Against that background, a 2017 study has contributed to the push for broadening patent eligibility, but it is missing crucial context. The study concludes that 1,694 patent applications filed with the U.S. Patent and Trademark Office (PTO) were abandoned after they were rejected as patent ineligible, yet those same or similar patents were granted by the European Patent Office and/or China. These 1,694 applications (which make up less than 0.1 percent of all patent applications during the relevant time) have been cited to indicate a crisis for domestic innovation caused by § 101.
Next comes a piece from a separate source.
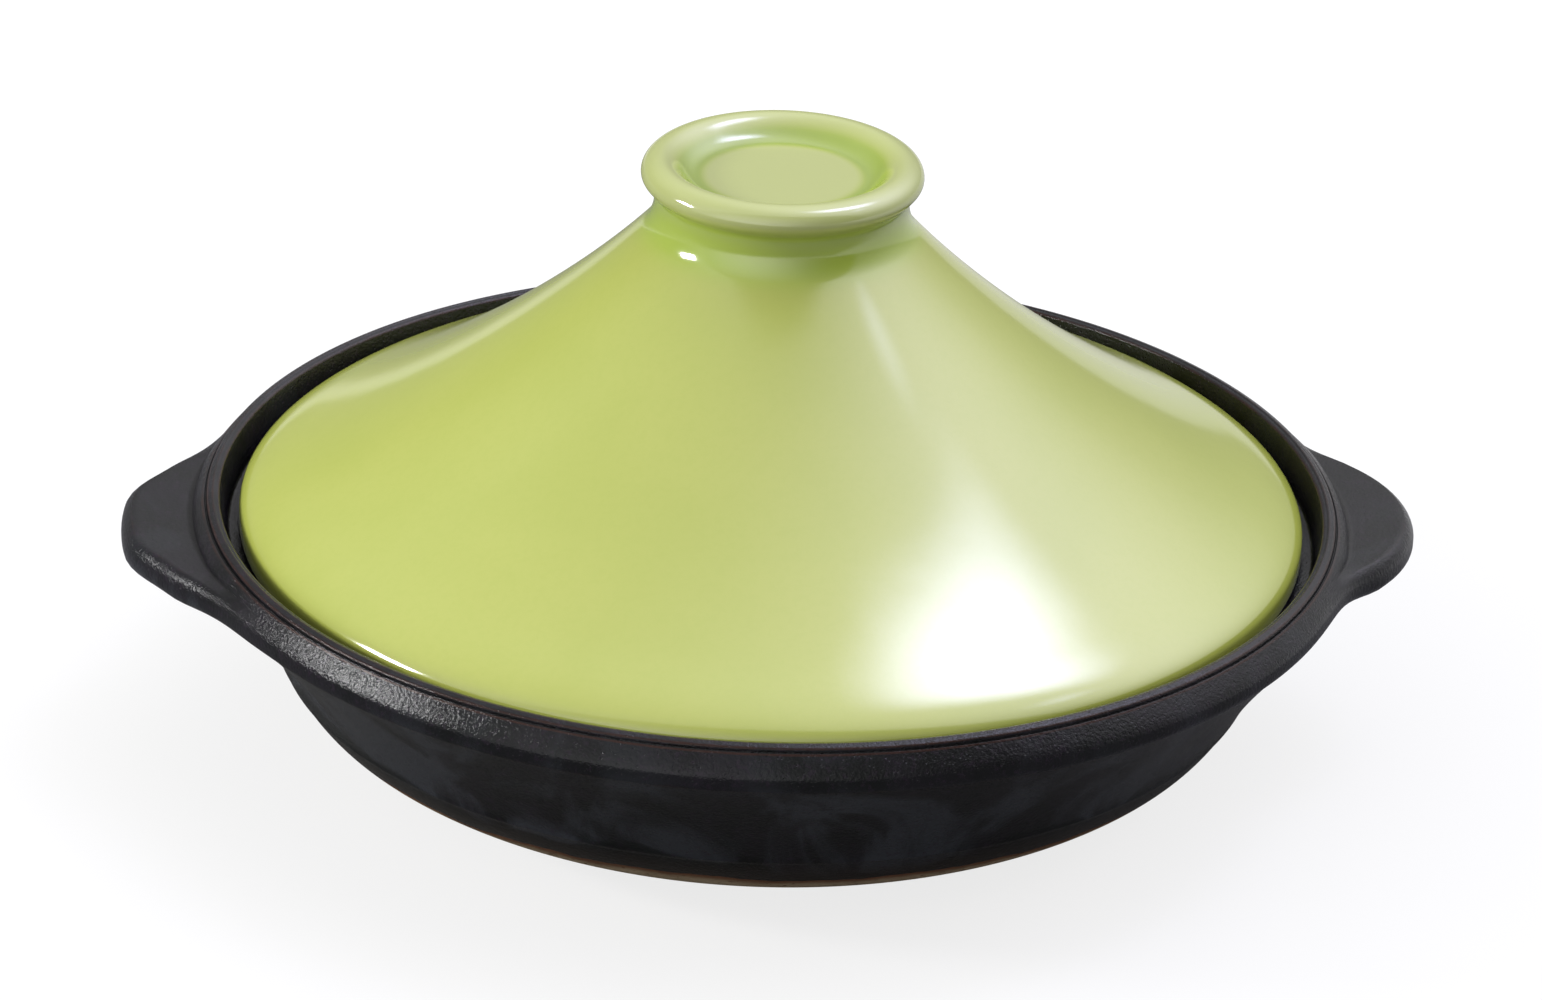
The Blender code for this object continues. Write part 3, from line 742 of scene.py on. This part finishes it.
floor_mesh = bmesh.new()
bmesh.ops.create_grid(floor_mesh, x_segments=1, y_segments=1, size=STUDIO_FLOOR_HALF)
floor_data = bpy.data.meshes.new("studio_floor")
floor_mesh.to_mesh(floor_data)
floor_mesh.free()
floor_paint = bpy.data.materials.new("pale floor")
floor_paint.use_nodes = True
floor_tree = floor_paint.node_tree
floor_shader = floor_tree.nodes["Principled BSDF"]
floor_shader.inputs["Base Color"].default_value = (0.18, 0.18, 0.18, 1.0)
floor_shader.inputs["Roughness"].default_value = 0.9
floor_shader.inputs["Specular IOR Level"].default_value = 0.0
floor_shader.inputs["Emission Color"].default_value = (*WHITE, 1.0)
path = grown(floor_tree, "ShaderNodeLightPath").outputs
floor_place = grown(floor_tree, "ShaderNodeTexCoord").outputs["Object"]
from_pot = grown(floor_tree, "ShaderNodeVectorMath", {0: floor_place}, operation="LENGTH").outputs["Value"]
whiteness = ranged(floor_tree, from_pot, 0.10, 0.45, 0.79, 0.92)
seen = computed(floor_tree, "MULTIPLY", path["Is Camera Ray"], whiteness)
mirrored = computed(floor_tree, "MAXIMUM", path["Is Glossy Ray"], path["Is Transmission Ray"])
# For reflections only, the floor glows far off and, at its back right, has a painted pool of light where the
# softbox would fall.
back_right = grown(floor_tree, "ShaderNodeVectorMath", {0: floor_place, 1: (0.85, 0.53, 0.0)},
                   operation="DOT_PRODUCT").outputs["Value"]
painted_light_pool = ranged(floor_tree, back_right, 0.16, 0.36, 0.0, 0.50)
lit_far = ranged(floor_tree, from_pot, 0.8, 3.0, 0.0, 0.50)
reflected_floor_glow = computed(floor_tree, "MAXIMUM", painted_light_pool, lit_far)
shine = computed(floor_tree, "MULTIPLY_ADD", mirrored, reflected_floor_glow, seen)
floor_tree.links.new(shine, floor_shader.inputs["Emission Strength"])
floor_data.materials.append(floor_paint)
floor = bpy.data.objects.new("studio_floor", floor_data)
floor.location.z = -STUDIO_FLOOR_DROP
bpy.context.scene.collection.objects.link(floor)

glowing("softbox", from_camera(0.695, 0.335, 1.715), width=0.78, depth=1.20, brightness=7.6, feather=0.47,
        colour=SOFTBOX_COLOUR)
glowing("window", from_camera(-1.459, -0.153, 0.61), width=0.44, depth=0.26, brightness=64.0, feather=0.22)
glowing("side_panel", from_camera(1.26, -0.10, 1.60), width=0.52, depth=0.42, brightness=1.6, feather=0.48,
        colour=PANEL_COLOUR)

world = bpy.data.worlds.new("studio")
world.use_nodes = True
sky = world.node_tree
sky_light = sky.nodes["Background"]
heading = grown(sky, "ShaderNodeTexCoord").outputs["Generated"]


def facing(direction):
    """How nearly a ray heads in one direction, -1 to 1."""
    unit = tuple(direction.normalized())
    return grown(sky, "ShaderNodeVectorMath", {0: heading, 1: unit}, operation="DOT_PRODUCT").outputs["Value"]


def lobe(direction, fall):
    """A soft round glow in one direction, narrower as the fall is larger."""
    return computed(sky, "POWER", computed(sky, "MAXIMUM", facing(direction), 0.0), fall)


upwards = facing(from_camera(0.0, 0.0, 1.0))
behind_pot = facing(from_camera(0.0, 1.0, 0.0))
dome = ranged(sky, upwards, 0.30, 0.66, 0.27, 0.62, smooth=False)
halo = lobe(from_camera(0.55, 0.31, 0.78), HALO_FALL)
low_left = lobe(from_camera(-0.45, -0.88, 0.04), LOW_LEFT_FALL)
glow = computed(sky, "MULTIPLY_ADD", halo, HALO_BRIGHTNESS, dome)
glow = computed(sky, "MULTIPLY", glow, ranged(sky, behind_pot, -0.44, -0.33, 0.30, 1.0))
glow = computed(sky, "MULTIPLY_ADD", low_left, LOW_LEFT_BRIGHTNESS, glow)
tint = blended(sky, halo, WHITE, HALO_COLOUR)
beheld = grown(sky, "ShaderNodeLightPath").outputs["Is Camera Ray"]
strength = grown(sky, "ShaderNodeMix", {0: beheld, 2: glow, 3: 1.0}, data_type="FLOAT").outputs[0]
sky.links.new(strength, sky_light.inputs["Strength"])
sky.links.new(blended(sky, beheld, tint, WHITE), sky_light.inputs["Color"])
bpy.context.scene.world = world


# The camera: a long lens about 1.9 m away and 25 degrees above the pot, a little to the left of its front and
# rolled by 2 degrees. The picture's colours are the plain sRGB ones.
CAMERA_PLACE = (-0.1479, -1.6900, 0.8471)
CAMERA_AIM = (-0.00011, 0.00001, 0.05901)
CAMERA_ROLL = radians(1.972)
LENS = 186.77
SENSOR_WIDTH = 36.0

view = bpy.data.cameras.new("camera")
view.lens = LENS
view.sensor_width = SENSOR_WIDTH
camera = bpy.data.objects.new("camera", view)
aim = (Vector(CAMERA_AIM) - Vector(CAMERA_PLACE)).to_track_quat("-Z", "Y").to_matrix().to_4x4()
camera.matrix_world = Matrix.Translation(CAMERA_PLACE) @ aim @ Matrix.Rotation(CAMERA_ROLL, 4, "Z")
bpy.context.scene.collection.objects.link(camera)
bpy.context.scene.camera = camera
bpy.context.scene.view_settings.view_transform = "Standard"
But the study leaves open several important questions like where did the patent applications come from (i.e., in which country did the underlying innovation occur), what happened to the inventions or innovations at issue, and why were the applications abandoned? Looking more closely at a random ten percent of those applications reveals (1) most were rejected for a variety of reasons (only sometimes including § 101), (2) most of the abandoned applications were filed by foreign entities, and (3) many of the applications either led to other patents or are still pending before the PTO.
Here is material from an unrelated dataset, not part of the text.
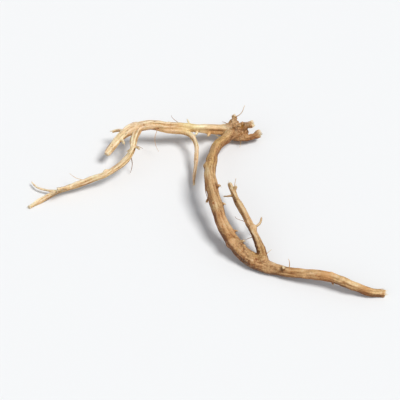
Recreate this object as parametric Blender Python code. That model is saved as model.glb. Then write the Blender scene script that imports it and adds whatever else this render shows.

First, most of the applications reviewed for this case study cannot be fairly characterized as abandoned because of § 101 and eligibility rejections. Only fifteen percent of those applications faced a sole, eligibility-related § 101 rejection when they were abandoned. For the remaining 85 percent: 24 percent never faced or overcame eligibility-related § 101 rejections and 61 percent faced numerous rejections when they were abandoned — e.g., the claims were also unpatentable because they were anticipated, obvious, or lacked sufficient description (under §§ 102, 103, and/or 112). While public data cannot tell us why an applicant decided to abandon an application, for this 85 percent, even if § 101 did not exist, the application would have faced one or more rejections from the PTO.
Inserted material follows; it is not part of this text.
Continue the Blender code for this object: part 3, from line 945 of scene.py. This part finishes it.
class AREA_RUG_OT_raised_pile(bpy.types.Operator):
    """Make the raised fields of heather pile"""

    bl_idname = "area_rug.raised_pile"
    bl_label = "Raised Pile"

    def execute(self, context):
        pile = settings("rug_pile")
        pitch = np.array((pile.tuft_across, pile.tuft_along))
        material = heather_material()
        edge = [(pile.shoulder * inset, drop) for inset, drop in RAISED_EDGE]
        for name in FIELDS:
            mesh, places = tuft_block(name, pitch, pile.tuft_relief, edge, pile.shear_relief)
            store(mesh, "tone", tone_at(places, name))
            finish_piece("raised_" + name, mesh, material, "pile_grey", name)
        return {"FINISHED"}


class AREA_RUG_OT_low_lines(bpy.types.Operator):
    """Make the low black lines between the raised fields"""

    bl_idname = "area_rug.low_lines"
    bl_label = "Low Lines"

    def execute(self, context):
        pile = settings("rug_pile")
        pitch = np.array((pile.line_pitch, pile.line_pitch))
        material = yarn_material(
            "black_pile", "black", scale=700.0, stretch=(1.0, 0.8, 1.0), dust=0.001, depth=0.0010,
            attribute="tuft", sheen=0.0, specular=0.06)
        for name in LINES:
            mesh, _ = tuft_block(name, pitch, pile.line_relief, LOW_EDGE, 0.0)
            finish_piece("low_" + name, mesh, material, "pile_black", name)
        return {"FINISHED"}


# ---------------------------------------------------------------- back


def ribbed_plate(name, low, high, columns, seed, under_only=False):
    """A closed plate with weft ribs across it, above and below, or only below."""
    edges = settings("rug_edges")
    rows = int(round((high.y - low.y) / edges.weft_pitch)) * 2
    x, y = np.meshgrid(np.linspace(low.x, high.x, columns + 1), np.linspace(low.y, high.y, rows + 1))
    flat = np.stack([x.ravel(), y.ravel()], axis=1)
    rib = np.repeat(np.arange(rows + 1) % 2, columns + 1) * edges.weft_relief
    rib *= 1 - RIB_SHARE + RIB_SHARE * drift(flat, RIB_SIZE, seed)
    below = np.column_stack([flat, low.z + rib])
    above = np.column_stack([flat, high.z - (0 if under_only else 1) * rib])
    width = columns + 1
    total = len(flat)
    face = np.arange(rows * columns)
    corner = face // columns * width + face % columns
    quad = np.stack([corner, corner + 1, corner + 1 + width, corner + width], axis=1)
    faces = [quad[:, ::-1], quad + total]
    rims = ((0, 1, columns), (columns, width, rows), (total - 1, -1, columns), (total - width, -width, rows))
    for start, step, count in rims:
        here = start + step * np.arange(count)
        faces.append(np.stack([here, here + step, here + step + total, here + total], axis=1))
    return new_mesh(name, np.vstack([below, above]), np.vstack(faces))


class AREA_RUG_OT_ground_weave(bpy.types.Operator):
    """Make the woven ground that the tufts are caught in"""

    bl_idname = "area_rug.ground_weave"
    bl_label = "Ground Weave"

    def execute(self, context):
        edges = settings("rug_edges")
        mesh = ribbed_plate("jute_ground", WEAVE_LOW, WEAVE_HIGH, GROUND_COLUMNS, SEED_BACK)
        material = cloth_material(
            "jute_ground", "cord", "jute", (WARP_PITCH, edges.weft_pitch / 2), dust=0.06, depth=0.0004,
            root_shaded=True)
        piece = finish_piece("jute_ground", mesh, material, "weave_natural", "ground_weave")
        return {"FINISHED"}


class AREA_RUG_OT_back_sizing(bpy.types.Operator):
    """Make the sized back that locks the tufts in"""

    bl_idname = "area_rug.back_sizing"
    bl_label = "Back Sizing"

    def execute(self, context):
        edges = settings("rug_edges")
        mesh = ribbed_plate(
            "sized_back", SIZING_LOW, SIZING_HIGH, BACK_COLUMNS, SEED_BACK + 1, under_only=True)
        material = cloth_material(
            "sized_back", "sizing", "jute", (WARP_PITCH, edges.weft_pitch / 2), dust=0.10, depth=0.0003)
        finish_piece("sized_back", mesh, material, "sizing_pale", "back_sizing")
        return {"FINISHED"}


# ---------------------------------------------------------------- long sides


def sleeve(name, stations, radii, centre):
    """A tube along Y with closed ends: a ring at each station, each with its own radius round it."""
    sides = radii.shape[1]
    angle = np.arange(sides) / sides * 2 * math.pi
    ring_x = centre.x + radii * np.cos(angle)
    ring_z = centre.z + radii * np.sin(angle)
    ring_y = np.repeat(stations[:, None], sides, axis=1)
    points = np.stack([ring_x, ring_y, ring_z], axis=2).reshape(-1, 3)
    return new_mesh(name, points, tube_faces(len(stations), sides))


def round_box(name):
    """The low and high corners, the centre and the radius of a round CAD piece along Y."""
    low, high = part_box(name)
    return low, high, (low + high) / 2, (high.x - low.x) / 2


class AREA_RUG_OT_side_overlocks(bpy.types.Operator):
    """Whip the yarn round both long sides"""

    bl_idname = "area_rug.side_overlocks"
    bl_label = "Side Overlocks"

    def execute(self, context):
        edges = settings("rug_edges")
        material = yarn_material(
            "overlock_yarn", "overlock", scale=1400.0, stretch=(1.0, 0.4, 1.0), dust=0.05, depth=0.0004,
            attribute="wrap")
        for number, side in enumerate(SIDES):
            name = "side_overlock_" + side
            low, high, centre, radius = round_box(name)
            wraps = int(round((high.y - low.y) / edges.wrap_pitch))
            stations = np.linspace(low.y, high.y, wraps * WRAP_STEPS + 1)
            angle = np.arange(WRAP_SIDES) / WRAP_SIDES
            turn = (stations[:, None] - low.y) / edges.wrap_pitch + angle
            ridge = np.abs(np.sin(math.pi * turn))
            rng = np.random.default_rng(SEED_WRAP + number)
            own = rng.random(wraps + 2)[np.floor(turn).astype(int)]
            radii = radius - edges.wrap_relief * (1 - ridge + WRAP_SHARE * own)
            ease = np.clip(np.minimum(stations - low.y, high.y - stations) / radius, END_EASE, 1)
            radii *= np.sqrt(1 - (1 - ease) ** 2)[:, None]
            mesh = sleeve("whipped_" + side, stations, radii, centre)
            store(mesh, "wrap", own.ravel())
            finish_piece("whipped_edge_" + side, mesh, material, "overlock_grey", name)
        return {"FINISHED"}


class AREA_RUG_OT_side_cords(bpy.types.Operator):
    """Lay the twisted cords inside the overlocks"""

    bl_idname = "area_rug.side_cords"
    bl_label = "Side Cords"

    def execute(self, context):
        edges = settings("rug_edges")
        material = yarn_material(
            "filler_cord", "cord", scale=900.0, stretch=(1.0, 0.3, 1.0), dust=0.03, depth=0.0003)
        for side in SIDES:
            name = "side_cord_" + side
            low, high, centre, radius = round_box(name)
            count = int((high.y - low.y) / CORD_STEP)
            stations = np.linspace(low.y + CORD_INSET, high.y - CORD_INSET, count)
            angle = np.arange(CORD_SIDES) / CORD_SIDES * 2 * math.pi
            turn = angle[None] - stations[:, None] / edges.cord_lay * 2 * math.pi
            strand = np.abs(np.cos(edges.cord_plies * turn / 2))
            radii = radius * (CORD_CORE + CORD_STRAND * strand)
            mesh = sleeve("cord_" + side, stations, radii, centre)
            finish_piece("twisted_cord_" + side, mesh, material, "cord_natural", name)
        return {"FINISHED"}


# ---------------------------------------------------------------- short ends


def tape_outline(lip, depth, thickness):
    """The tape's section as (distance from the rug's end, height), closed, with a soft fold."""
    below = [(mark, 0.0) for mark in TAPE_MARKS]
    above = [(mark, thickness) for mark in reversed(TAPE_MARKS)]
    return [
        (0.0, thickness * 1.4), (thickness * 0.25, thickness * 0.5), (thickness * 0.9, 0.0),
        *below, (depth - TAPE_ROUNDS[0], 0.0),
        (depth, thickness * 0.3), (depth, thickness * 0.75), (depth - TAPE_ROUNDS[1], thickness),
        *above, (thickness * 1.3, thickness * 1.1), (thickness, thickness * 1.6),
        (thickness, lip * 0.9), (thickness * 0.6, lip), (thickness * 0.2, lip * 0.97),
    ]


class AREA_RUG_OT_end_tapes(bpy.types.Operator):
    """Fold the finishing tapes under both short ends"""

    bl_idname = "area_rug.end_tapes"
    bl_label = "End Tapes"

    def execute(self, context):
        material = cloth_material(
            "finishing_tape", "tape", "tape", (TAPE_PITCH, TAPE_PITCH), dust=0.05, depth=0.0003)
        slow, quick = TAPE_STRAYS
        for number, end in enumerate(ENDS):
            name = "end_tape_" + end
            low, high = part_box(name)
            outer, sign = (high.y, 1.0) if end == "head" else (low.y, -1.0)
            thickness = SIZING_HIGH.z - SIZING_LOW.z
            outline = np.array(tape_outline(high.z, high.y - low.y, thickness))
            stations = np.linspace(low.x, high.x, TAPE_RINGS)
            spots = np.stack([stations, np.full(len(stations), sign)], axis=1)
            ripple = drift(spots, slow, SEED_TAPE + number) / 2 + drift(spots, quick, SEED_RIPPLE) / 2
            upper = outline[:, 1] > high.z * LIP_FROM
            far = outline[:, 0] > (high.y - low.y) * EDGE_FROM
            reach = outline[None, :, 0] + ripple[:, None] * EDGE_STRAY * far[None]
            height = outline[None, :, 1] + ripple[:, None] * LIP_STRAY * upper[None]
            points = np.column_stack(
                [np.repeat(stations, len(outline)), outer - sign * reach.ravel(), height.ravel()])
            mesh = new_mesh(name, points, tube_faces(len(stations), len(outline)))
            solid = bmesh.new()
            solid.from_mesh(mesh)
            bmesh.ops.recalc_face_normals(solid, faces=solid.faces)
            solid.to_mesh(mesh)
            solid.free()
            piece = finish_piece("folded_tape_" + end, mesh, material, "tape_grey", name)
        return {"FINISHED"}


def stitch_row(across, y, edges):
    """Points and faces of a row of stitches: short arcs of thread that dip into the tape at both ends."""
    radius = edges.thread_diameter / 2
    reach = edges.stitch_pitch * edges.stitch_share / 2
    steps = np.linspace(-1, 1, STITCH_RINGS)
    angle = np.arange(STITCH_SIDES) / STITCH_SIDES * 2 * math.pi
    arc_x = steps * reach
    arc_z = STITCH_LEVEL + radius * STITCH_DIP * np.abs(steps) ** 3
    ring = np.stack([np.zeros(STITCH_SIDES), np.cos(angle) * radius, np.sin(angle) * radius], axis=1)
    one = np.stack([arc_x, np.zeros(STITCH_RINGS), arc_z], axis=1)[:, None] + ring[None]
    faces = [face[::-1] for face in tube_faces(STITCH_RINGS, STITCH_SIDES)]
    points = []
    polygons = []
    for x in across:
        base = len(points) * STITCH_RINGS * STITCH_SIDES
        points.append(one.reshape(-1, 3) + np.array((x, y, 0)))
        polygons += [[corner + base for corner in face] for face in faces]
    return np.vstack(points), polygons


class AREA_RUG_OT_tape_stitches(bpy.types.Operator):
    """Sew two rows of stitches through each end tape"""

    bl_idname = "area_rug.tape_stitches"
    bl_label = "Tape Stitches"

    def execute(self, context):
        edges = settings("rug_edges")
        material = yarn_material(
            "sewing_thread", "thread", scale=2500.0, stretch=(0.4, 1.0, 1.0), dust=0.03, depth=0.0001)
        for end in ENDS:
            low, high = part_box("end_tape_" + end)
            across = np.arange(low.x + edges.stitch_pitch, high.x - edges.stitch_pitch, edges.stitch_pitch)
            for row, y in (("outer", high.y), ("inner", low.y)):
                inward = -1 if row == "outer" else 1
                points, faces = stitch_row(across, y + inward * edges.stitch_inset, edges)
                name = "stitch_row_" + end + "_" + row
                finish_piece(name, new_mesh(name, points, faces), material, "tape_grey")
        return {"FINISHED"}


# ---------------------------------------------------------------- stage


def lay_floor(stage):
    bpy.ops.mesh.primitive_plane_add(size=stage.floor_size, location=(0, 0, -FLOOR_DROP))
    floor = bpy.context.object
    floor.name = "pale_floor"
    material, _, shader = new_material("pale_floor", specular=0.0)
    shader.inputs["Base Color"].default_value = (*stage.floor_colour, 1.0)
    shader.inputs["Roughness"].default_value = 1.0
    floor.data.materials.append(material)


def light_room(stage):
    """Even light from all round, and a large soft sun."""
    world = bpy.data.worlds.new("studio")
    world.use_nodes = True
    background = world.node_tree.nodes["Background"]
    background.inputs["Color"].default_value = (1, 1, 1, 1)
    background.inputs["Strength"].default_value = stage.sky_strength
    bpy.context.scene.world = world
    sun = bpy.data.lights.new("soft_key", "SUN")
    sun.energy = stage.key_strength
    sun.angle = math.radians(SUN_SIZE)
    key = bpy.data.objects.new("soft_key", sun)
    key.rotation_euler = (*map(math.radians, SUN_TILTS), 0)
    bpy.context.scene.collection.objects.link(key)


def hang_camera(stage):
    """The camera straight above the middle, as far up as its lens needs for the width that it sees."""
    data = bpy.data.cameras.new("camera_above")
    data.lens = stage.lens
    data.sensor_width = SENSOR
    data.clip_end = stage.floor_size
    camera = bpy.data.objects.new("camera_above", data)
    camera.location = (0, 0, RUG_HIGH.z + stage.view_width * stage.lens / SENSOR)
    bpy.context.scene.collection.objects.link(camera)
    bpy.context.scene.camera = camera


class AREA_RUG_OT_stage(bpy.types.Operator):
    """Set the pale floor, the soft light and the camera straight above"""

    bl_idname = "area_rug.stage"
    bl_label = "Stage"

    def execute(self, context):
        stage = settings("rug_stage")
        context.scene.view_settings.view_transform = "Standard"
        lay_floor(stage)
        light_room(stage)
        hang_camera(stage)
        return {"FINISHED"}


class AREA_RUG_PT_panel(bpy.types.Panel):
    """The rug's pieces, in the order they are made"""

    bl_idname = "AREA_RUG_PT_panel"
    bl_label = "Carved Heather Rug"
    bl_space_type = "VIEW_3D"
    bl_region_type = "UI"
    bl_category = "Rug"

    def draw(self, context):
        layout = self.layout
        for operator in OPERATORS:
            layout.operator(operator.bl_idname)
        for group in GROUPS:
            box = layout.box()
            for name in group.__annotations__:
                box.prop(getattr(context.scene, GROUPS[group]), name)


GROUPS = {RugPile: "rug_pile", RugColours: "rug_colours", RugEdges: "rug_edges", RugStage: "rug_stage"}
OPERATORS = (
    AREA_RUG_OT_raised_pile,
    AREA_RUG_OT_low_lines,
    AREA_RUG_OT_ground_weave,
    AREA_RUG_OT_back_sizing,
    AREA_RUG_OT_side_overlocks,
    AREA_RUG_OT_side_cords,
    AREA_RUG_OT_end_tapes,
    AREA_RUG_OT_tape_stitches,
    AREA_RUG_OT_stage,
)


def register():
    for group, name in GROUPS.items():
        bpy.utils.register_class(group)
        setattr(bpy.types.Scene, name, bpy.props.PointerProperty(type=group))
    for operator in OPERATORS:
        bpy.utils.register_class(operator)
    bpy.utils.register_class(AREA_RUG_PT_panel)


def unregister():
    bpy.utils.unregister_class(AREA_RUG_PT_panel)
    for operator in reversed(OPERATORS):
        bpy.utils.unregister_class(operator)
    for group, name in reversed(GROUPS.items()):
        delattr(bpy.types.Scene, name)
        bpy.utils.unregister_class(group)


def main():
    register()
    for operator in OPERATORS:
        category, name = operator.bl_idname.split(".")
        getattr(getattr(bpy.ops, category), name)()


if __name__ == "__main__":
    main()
Second, the connection to domestic innovation here is tenuous. More than 75 percent of the applications reviewed for the case study were filed by foreign inventors and/or assigned to foreign companies. Looking only at the applications which had at least an eligibility-related § 101 rejection at the time of abandonment, the numbers shift slightly further away from the U.S. Of those applications, approximately 80 percent listed a first named inventor in another country and/or were assigned to a foreign entity. And very few assignees abandoned more than one application while it was facing an eligibility-related § 101 rejection, with the most frequent assignees being:
Huawei Technologies Co., Ltd. (China), which was the assignee on 5 applications out of the 130 reviewed that had an eligibility-related § 101 rejection at the time of abandonment;
ZTE Corporation (China) was the assignee on 3 applications out of those 130; and
Microsoft Technology Licensing, LLC (U.S.) was the assignee on 3 such applications.
Because foreign entities make up most of the inventors and assignees that filed the abandoned applications, it is not possible to conclude, without more information, that these applications reflect anything noteworthy about domestic innovation.
Finally, for twelve percent of the applications reviewed in the case study, the application is still pending or it has child applications — those claiming the same or an overlapping invention — that are either pending or issued. In some cases, the abandoned applications have been followed-up by child applications that resulted in up to four granted patents.
For policymakers seeking to understand the role of § 101 when it comes to domestic innovation, it seems this dataset of 1,694 applications is not especially relevant because most of the dataset appears to involve foreign innovators and a majority of the abandoned applications were unpatentable for reasons other than § 101. If anything could be drawn directly from the 2017 study, the most logical conclusion seems to be that changing § 101 would benefit foreign applicants conducting R&D outside the country, since foreign entities filed most of the abandoned applications among those reviewed.
This case study illustrates critical limitations and faults that can emerge when relying on U.S. patent counts as a proxy for domestic innovation. Policymakers interested in advancing innovation should focus on issues that are front and center for U.S. startups deciding where to launch and grow — including, e.g., where they can access capital and critical Internet infrastructure, where privacy laws and data localization requirements are not unduly onerous, where tax laws and other incentives align to support young companies, and where they can attract high-skilled talent. Expanding access to essential resources and creating a regulatory environment that affords startups freedom to operate would directly and unequivocally support domestic innovators.